Our broad product portfolio and customer base, as well as diverse end-markets reduce our dependence on any one product, customer, distribution channel, geographic region or industry segment. We are led by an experienced management team that pursues the highest level of customer satisfaction. Our operating system allows us to build on the strengths of each of our operating segments and across our businesses as a whole. Our businesses are organized into five operating segments, each of which represents a distinct business platform: Packaging Systems, Energy Products, Industrial Specialties, RV& Trailer Products and Recreational Accessories.
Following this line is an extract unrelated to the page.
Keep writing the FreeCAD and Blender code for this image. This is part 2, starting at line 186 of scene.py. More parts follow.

Key Financial Data 2005 operating profit was $84 million, on net sales of $1 billion. For 2004, operating profit was $88.7 million on net sales of $940 million. For the first quarter of 2006, net sales were $275 million up from $263 million in the same period last year. Operating profit was $29 million, up over Q1 05's $25 million figure. In 2005, the Recreational Accessories category recorded the highest percentage of revenues with just over 30%; the lowest piece of the revenue pie was held by Energy Products with 13% of net sales. Gross profit was similarly evenly split between the five product categories.
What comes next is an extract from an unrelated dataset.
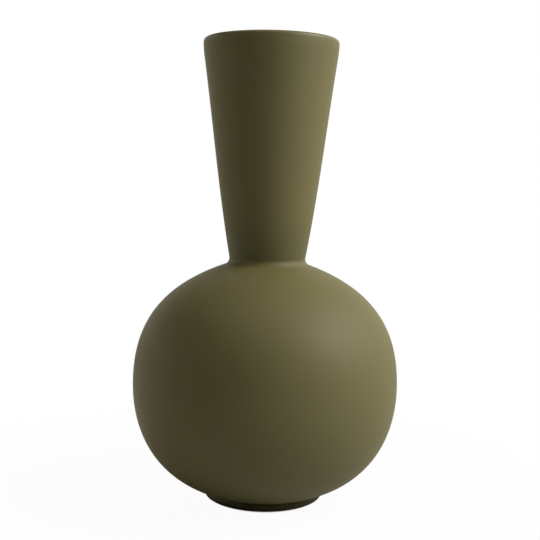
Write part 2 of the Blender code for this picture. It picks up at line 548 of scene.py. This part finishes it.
foot = turned("foot", foot_outline, True)
foot.data.materials.append(wiped_foot_with_painted_shade("foot_glaze"))
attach(foot, "root")
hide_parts("foot_ring")


# Neck: a flared tube like the bell of a trumpet, cast apart and luted on to the collar.
# Its spigot sits inside the collar, and its lip is sponged round, where the glaze thins and is painted
# paler as a highlight.

neck_low, neck_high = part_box("trumpet_neck")
rim_radius = neck_high.x
rim_flare = 8.1
rim_bend = 0.056
lip_round = neck_wall / 2
lip_level = neck_high.z - lip_round
lip_steps = 24
rim_steps = 12
crest_starts = 0.0036
crest_full = 0.0012
spigot_radius = socket_radius - seam_gap
neck_roughness = 0.60


def lip_thin_glaze_and_highlight(place):
    """The crest of the lip, where the glaze ran thin, and paler there as a painted highlight."""
    return place.axis(2).ramp(neck_high.z - crest_starts, neck_high.z - crest_full)


lip = arc(Vector((rim_radius - lip_round, lip_level)), lip_round, 180, 0, lip_steps)
rim = arc(Vector((rim_radius - rim_bend, lip_level)), rim_bend, 0, -rim_flare, rim_steps)
third = (rim[-1].y - collar_top) / 3
neck_flare = bend(
    rim[-1],
    rim[-1] + step_at(270 - rim_flare) * (third / math.cos(math.radians(rim_flare))),
    collar_edge + step_at(90 - root_flare) * (third / math.cos(math.radians(root_flare))),
    collar_edge,
    smooth_steps,
)
neck_outside = rim[:-1] + neck_flare
neck_bore = set_in(neck_outside, neck_wall)
neck_outline = lip[:-1] + neck_outside
neck_outline += [
    Vector((spigot_radius, collar_top + seam_step)),
    Vector((spigot_radius, neck_low.z)),
]
neck_outline += [Vector((throat_radius, neck_low.z)), Vector((throat_radius, collar_top))]
neck_outline += list(reversed(neck_bore[1:-1]))

neck = turned("neck", neck_outline, True)
neck.data.materials.append(
    olive_glaze(
        "neck_glaze",
        olive,
        neck_roughness,
        pooled_and_painted=crease_pool_and_shade,
        thinned_and_highlit=lip_thin_glaze_and_highlight,
        marks=(
            scratch((-0.0116, -0.0367, 0.2582), (-0.0097, -0.0370, 0.2562), 0.00045, 0.16),
            scratch((-0.0097, -0.0370, 0.2562), (-0.0076, -0.0373, 0.2548), 0.00045, 0.18),
            scratch((-0.0076, -0.0373, 0.2548), (-0.0065, -0.0376, 0.2556), 0.00045, 0.16),
            spot((0.0221, -0.0328, 0.2656), 0.0006, 0.25),
            spot((0.0234, -0.0210, 0.2034), 0.0006, 0.25),
            spot((0.0132, -0.0274, 0.1955), 0.0006, 0.25),
            spot((-0.0100, -0.0230, 0.1597), 0.0006, 0.20),
        ),
    )
)
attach(neck, "root")
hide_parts("trumpet_neck")


# Foot pads: four thin stick-on dots of black rubber that keep the hard foot off the table.
# They are die-cut from sheet, so their edges are rounded only slightly.

pad_black = (0.021, 0.020, 0.019)
pad_grey = (0.034, 0.033, 0.031)
pad_round = 0.0002
pad_round_steps = 3
pad_sides = 48
pad_corner = math.radians(60)
rubber_roughness = 0.78
rubber_unevenness = 0.15
rubber_grain = 1800
rubber_edges = (0.35, 0.7)
rubber_relief = 0.00005
rubber_bump = 0.4


def rubber(name):
    """Matt black rubber with a fine moulded grain and a little dust."""
    material, place = finish_start(name)
    grain = place.noise(rubber_grain, 3.0)
    shader = material.node_tree.nodes["Principled BSDF"]
    links = material.node_tree.links
    shade = grain.ramp(*rubber_edges).tint(pad_black, pad_grey)
    roughness = rubber_roughness + grain * rubber_unevenness
    links.new(shade.socket, shader.inputs["Base Color"])
    links.new(roughness.socket, shader.inputs["Roughness"])
    relief = {"Strength": rubber_bump, "Distance": rubber_relief, "Height": grain}
    bump = grain.node("ShaderNodeBump", None, relief)
    links.new(bump.socket, shader.inputs["Normal"])
    return material


pad_rubber = rubber("pad_rubber")
for number in range(1, 5):
    node = "foot_pad_" + str(number)
    pad_low, pad_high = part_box(node)
    middle = (pad_low + pad_high) / 2
    pad_radius = (pad_high.x - pad_low.x) / 2
    shape = bmesh.new()
    bmesh.ops.create_cone(
        shape,
        cap_ends=True,
        segments=pad_sides,
        radius1=pad_radius,
        radius2=pad_radius,
        depth=pad_high.z - pad_low.z,
    )
    edges = [edge for edge in shape.edges if edge.calc_face_angle() > pad_corner]
    bmesh.ops.bevel(
        shape, geom=edges, offset=pad_round, segments=pad_round_steps, profile=0.5, affect="EDGES"
    )
    bmesh.ops.translate(shape, verts=shape.verts, vec=middle)
    pad_mesh = bpy.data.meshes.new("pad_" + str(number))
    shape.to_mesh(pad_mesh)
    shape.free()
    pad_mesh.shade_smooth()
    pad_mesh.set_sharp_from_angle(angle=corner_angle)
    pad = bpy.data.objects.new("pad_" + str(number), pad_mesh)
    bpy.context.scene.collection.objects.link(pad)
    pad.data.materials.append(pad_rubber)
    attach(pad, "root")
    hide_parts(node)


# Studio: a white table that sweeps up into a white backdrop, a large soft box high on the
# right, a faint fill in front of it and one overhead. Seen directly, table and backdrop are
# pure white but for the vase's faint shadow. In the glaze they are a little warm, and the table
# shines only behind on the left.

floor_reach = 3.0
floor_sides = 128
table_white = (0.90, 0.90, 0.90)
table_bounce = (0.40, 0.40, 0.40)
table_roughness = 0.9
table_shine = 0.1
warm_white = (1.0, 0.97, 0.80)
pure_white = (1.0, 1.0, 1.0)
room_dark = (0.02, 0.02, 0.02, 1.0)
contact_from = 0.0300
contact_to = 0.0332
fade_from = 0.07
fade_to = 0.34
fade_floor = 0.96
sweep_near = 0.05
sweep_lit = 0.20
sweep_far = 0.75
sweep_back = (-0.10, 0.15)
sweep_left = (0.10, -0.10)
backdrop_turn = 0.2
backdrop_lift = 0.25
backdrop_edge = (-0.12, 0.04)
backdrop_top = (0.68, 0.50)
mirrored_edge = (-0.6, 0.0)
mirrored_top = (0.45, 0.15)
vase_middle = (0, 0, 0.15)
camera_place = Vector((0.00175, -0.59597, 0.19520))
camera_pitch = 5.14
camera_roll = 1.135
camera_lens = 65.08


def ray_kinds(tree):
    """Whether a ray comes from the camera, off a shiny surface, or through a clear one."""
    path = tree.nodes.new("ShaderNodeLightPath")
    names = ("Is Camera Ray", "Is Glossy Ray", "Is Transmission Ray")
    return [Signal(tree, path.outputs[name]) for name in names]


floor_shape = bmesh.new()
bmesh.ops.create_circle(floor_shape, cap_ends=True, segments=floor_sides, radius=floor_reach)
floor_mesh = bpy.data.meshes.new("table_top")
floor_shape.to_mesh(floor_mesh)
floor_shape.free()
floor = bpy.data.objects.new("table_top", floor_mesh)
bpy.context.scene.collection.objects.link(floor)

floor_material, floor_place = finish_start("table_white")
tree = floor_material.node_tree
seen, shine, through = ray_kinds(tree)
shows = seen.larger(shine.larger(through))
reach = floor_place.distance_to((0, 0, 0))
far = reach.ramp(contact_from, contact_to) * reach.ramp(fade_from, fade_to, fade_floor, 1.0)
lit_ring = reach.ramp(sweep_near, sweep_lit) * reach.ramp(sweep_far, sweep_lit)
lit_side = floor_place.axis(1).ramp(*sweep_back) * floor_place.axis(0).ramp(*sweep_left)
shining = (far * seen).larger(lit_ring * lit_side * shine)
table = tree.nodes["Principled BSDF"]
table.inputs["Roughness"].default_value = table_roughness
table.inputs["Specular IOR Level"].default_value = table_shine
tree.links.new(shows.tint(table_bounce, table_white).socket, table.inputs["Base Color"])
glow = tree.nodes.new("ShaderNodeEmission")
glow.inputs["Strength"].default_value = 1.0
tree.links.new(seen.tint(warm_white, pure_white).socket, glow.inputs["Color"])
table_and_glow = shining.blend(table, glow)
tree.links.new(table_and_glow.socket, tree.nodes["Material Output"].inputs["Surface"])
floor.data.materials.append(floor_material)

world = bpy.data.worlds.new("studio")
bpy.context.scene.world = world
world.use_nodes = True
sky = world.node_tree
room = sky.nodes["Background"]
room.inputs["Color"].default_value = room_dark
white = sky.nodes.new("ShaderNodeBackground")
seen, shine, through = ray_kinds(sky)
heading = Signal(sky, sky.nodes.new("ShaderNodeTexCoord").outputs["Generated"])
rightward = heading.axis(0)
backward = heading.axis(1)
upward = heading.axis(2)
around = backward - rightward * backdrop_turn
behind = around.ramp(*backdrop_edge) * (upward - rightward * backdrop_lift).ramp(*backdrop_top)
mirrored = shine * around.ramp(*mirrored_edge) * upward.ramp(*mirrored_top)
shown = seen.larger(through)
sky.links.new(shown.tint(warm_white, pure_white).socket, white.inputs["Color"])
backdrop = shown.larger(behind.larger(mirrored)).blend(room, white)
sky.links.new(backdrop.socket, sky.nodes["World Output"].inputs["Surface"])


def soft_box(name, width, height, glow_level, place, target):
    """A flat diffused lamp that faces a point on the vase, glow_level times as bright as white."""
    lamp = bpy.data.lights.new(name, "AREA")
    lamp.shape = "RECTANGLE"
    lamp.size = width
    lamp.size_y = height
    lamp.energy = math.pi * width * height * glow_level
    box = bpy.data.objects.new(name, lamp)
    bpy.context.scene.collection.objects.link(box)
    box.location = place
    box.rotation_mode = "QUATERNION"
    box.rotation_quaternion = (Vector(target) - Vector(place)).to_track_quat("-Z", "Y")
    box.visible_camera = False


soft_box("key_box", 0.85, 0.85, 7.95, (1.160, -0.307, 1.04), vase_middle)
soft_box("front_fill", 0.6, 0.6, 0.33, (0.946, -0.739, 0.45), vase_middle)
soft_box("top_box", 1.4, 1.4, 0.48, (0.0, 0.0, 1.40), vase_middle)

camera = bpy.data.objects.new("camera", bpy.data.cameras.new("camera"))
bpy.context.scene.collection.objects.link(camera)
camera.data.lens = camera_lens
camera.location = camera_place
camera.rotation_mode = "QUATERNION"
camera.rotation_quaternion = Quaternion((1, 0, 0), math.radians(90 - camera_pitch)) @ Quaternion(
    (0, 0, 1), math.radians(camera_roll)
)
bpy.context.scene.camera = camera
bpy.context.scene.view_settings.view_transform = "Standard"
Key Competitors Given the company's wide diversification among multiple industries, there is no pure play competitor to Trimas. In specific segments, competitors include:

  1. Industrial Steel Closure line: Greif Closure (NYSE:GEF), Technocraft
  2. Energy Products: EnPro (NYSE:NPO), Cummins (NYSE:CMI)
  3. Manufacturing: Textron (NYSE:TXT), Fairchild Fasteners (Alcoa) (NYSE:AA)
  4. RV and Trailers: Dutten-Lainson, Peterson
  5. Recreational Accessories: Valley Automotive, Putnam Hitch Products and Curt Manufacturing

Notable Issues To Watch For

Environmental Claims:

As of June 30, 2006, we were a party to approximately 1,568 pending active cases involving an aggregate of approximately 10,526 claimants alleging personal injury from exposure to asbestos-containing materials formerly used in gaskets (both encapsulated and otherwise) manufactured or distributed by certain of our subsidiaries for use primarily in the petrochemical refining and exploration industries. In addition, we acquired various companies to distribute our products that had distributed gaskets of other manufacturers prior to acquisition. We believe that many of our pending cases relate to locations at which none of our gaskets were distributed or used. Total settlement costs (exclusive of defense costs) for all such cases, some of which were filed over 18 years ago, have been approximately $3.5 million. All relief sought in the asbestos cases is monetary in nature. To date, approximately 50% of our costs related to settlement and defense of asbestos-related litigation have been covered by our primary insurance. Effective February 14, 2006, we entered into a coverage-in-place agreement with our first level excess carriers regarding the coverage to be provided to us for asbestos-related claims when the primary insurance is exhausted. The coverage-in-place agreement makes coverage available to us that might otherwise be disputed by the carriers and provides a methodology for the administration of asbestos-related defense and indemnity payments. The coverage-in-place agreement allocates payment responsibility among the primary carrier, excess carriers and our subsidiary.


Effectively One Shareholder Today:

The shareholding is currently split primarily between Heartland Industrial Partners (84.3%) and Metaldyne Corporation (23.2%), in which Heartland is an investor. According to the S1, the two can act as a 'group'.

Underwriters: Goldman Sachs, Merrill Lynch, Credit Suisse, JP Morgan.